The DC metro area leaped forward, back to 21st century power, and I was contemplating how grateful I was my family would again be provided its hard-earned comforts and how much food I was going to throw away in my fridge. Not, I angrily thought, for the first time.

For the last 11 years, I have studied, read, written and discussed a lot about homeland security. It has morphed from being about saving our homeland from craven madmen to something that is now more like a civil defense – all inclusive of our infrastructure and our well being. We seem to be doing OK against the most egregious threats; however, our vulnerability in this modern age to the disruption of the infrastructure that maintains us – well, we clearly haven’t quite got a handle on this one yet. And, for those who wish us ill, they got a lesson in the last few days about how vulnerable we are.

After a couple of days of food restocking and air conditioning, I must admit I am angry. Why are we still so vulnerable to a simple storm? Why is our nation’s capital so vulnerable to such a thing? Where has the Homeland Security Department been? Did we not set up some kind of National Capitol Region to support and coordinate in the event of disasters? Questions unanswered and when answered done so by a slick PR statement or highly massaged testimony before some governmental body.

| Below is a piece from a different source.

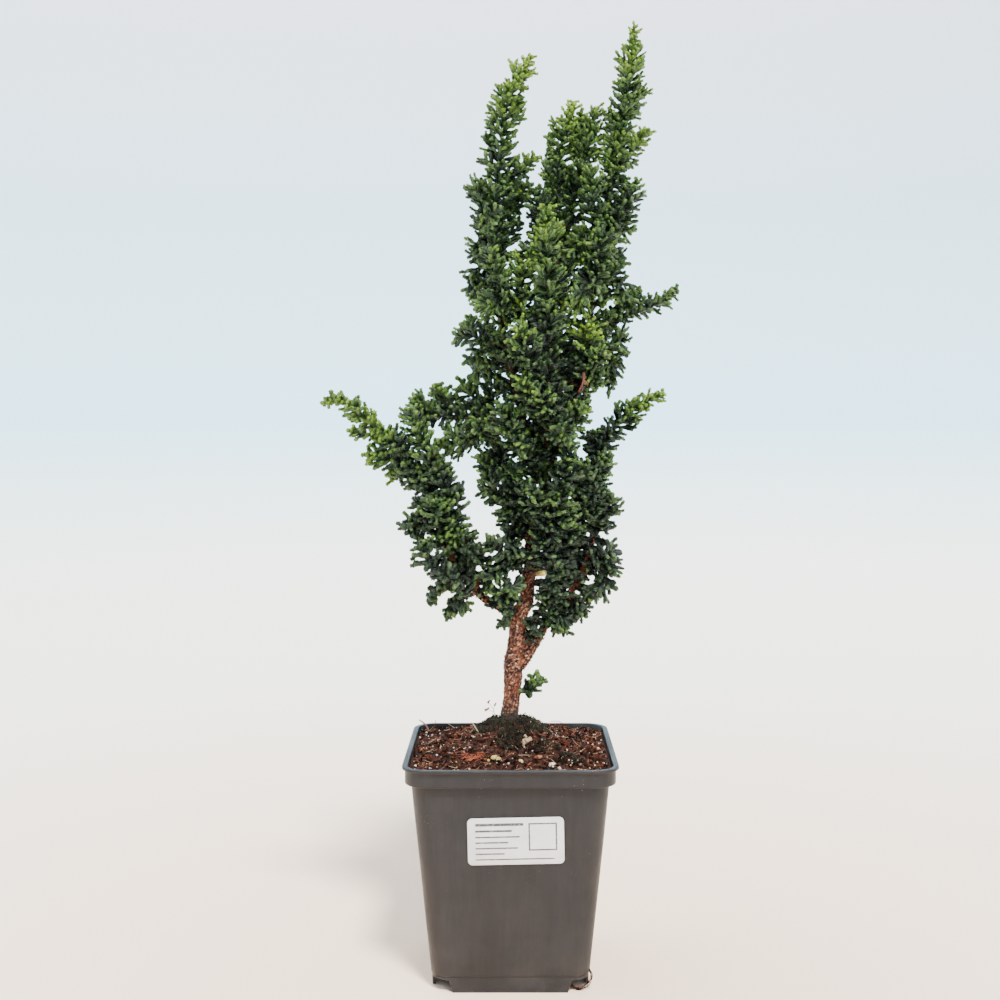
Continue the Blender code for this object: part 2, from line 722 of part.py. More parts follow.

So, as E.B. White once said, here is the thing of the thing. Our electrical system is the baseline of modern civilization. We must have it. It touches everything we do and all we hold dear. Since homeland security has taken this responsibility upon itself to protect our “vital infrastructure,” it is perhaps time to do so.

I am no one’s liberal or conservative. My ever-practical midwestern mother always advised to use my “head for something beside a hat rack” (i.e., to think). Here is the thought: government does one thing – it protects its people by providing goods and services that private industry cannot provide through profit motive. It is up to the Federal government to step into these situations to a) straighten them out quickly and make sure all the players are doing what they need to do and b) figure out a way that it does not happen again. If the latter point makes it more expensive for utilities to bury wires or forces people to cut their trees – so be it. If we all need to pay more, that is fine, too. It is the price we pay for living the way we do.

As Milton Friedman said, “there is no such thing as a free lunch.” We can’t afford to not protect our infrastructure. DHS needs to lead and direct the effort. We need no more excuses about how bad the thunderstorms were and how forested we are. We have a problem that makes us vulnerable. Let’s fix it.